I posted here..http://www.hometheatershack.com/forums/diy-subwoofers-general-discussion/86257-some-thoughts-perhaps-direction-ideas.htmleas.html

And would really like to utilize a SDX 12 in my limited space. But am unclear on if this is possible? I dont winsid so was hoping someone would be gracious enough to let me know if this will even work? I have done a few slot ports with good success and assume it would be tuff to get a regular port in there with the limited box size..

max box size= 18.25 wide 18.75 deep 20.5 tall
cant use passives
want it ported
havent decided on an amp yet and am open
want super low and clean, dont want the farts
considering the antimode
considering upgrading my receiver, currently a denon avr1800 about 14 years old not sure if audysee is worth it or just the antimode or neither..
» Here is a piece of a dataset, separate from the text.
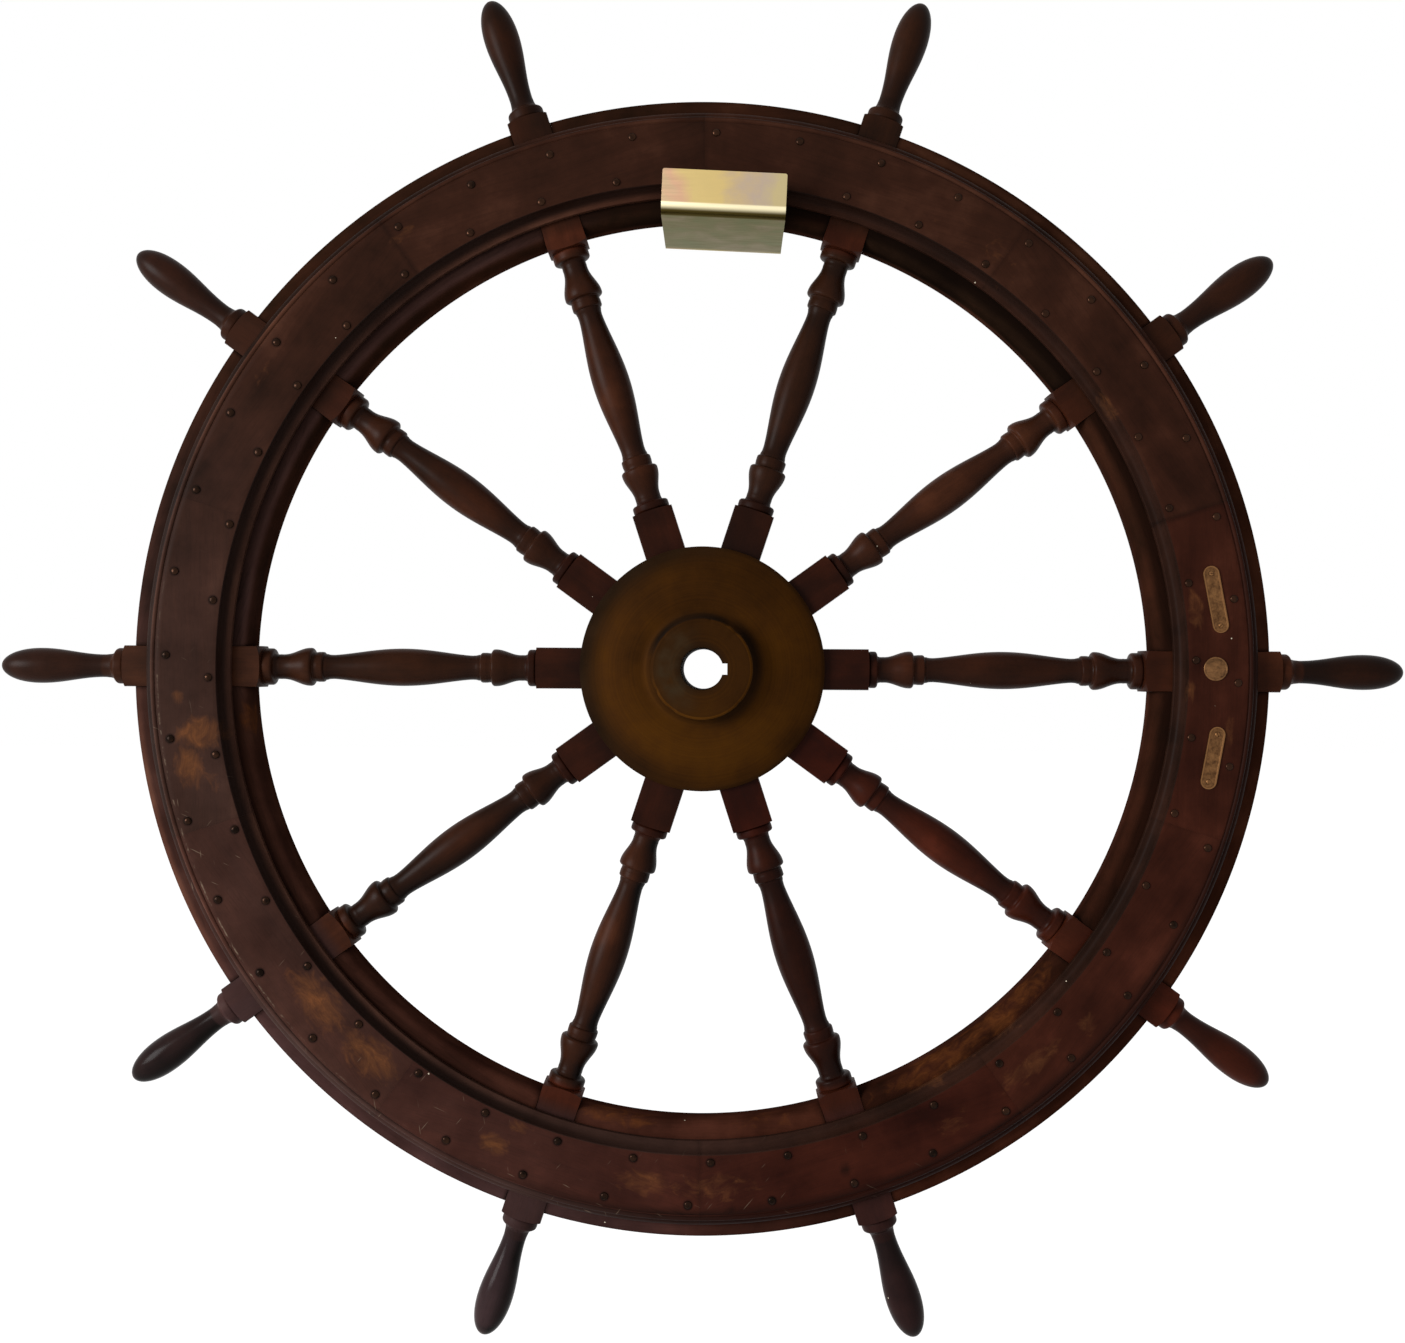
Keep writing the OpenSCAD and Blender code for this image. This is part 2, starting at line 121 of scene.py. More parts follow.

as always appreciate the help.

Johnny.


----------



## Vin Vendel (May 17, 2011)

Same size as my ported SDX12 subwoofers. Shouldn´t be a problem to build with slotport in that size it would be easier than my vented design but still you have to make a test cabinet or at least be able to adjust the length of the slot before finishing the box.

Tuning 18-20Hz
I read in your other thread that winISD can´t simulate slotport I have no experience trying it myself but winISD tells me 16.61" wide 0.28" hight and 10.77" length. But it will probably not be accurate at all.


----------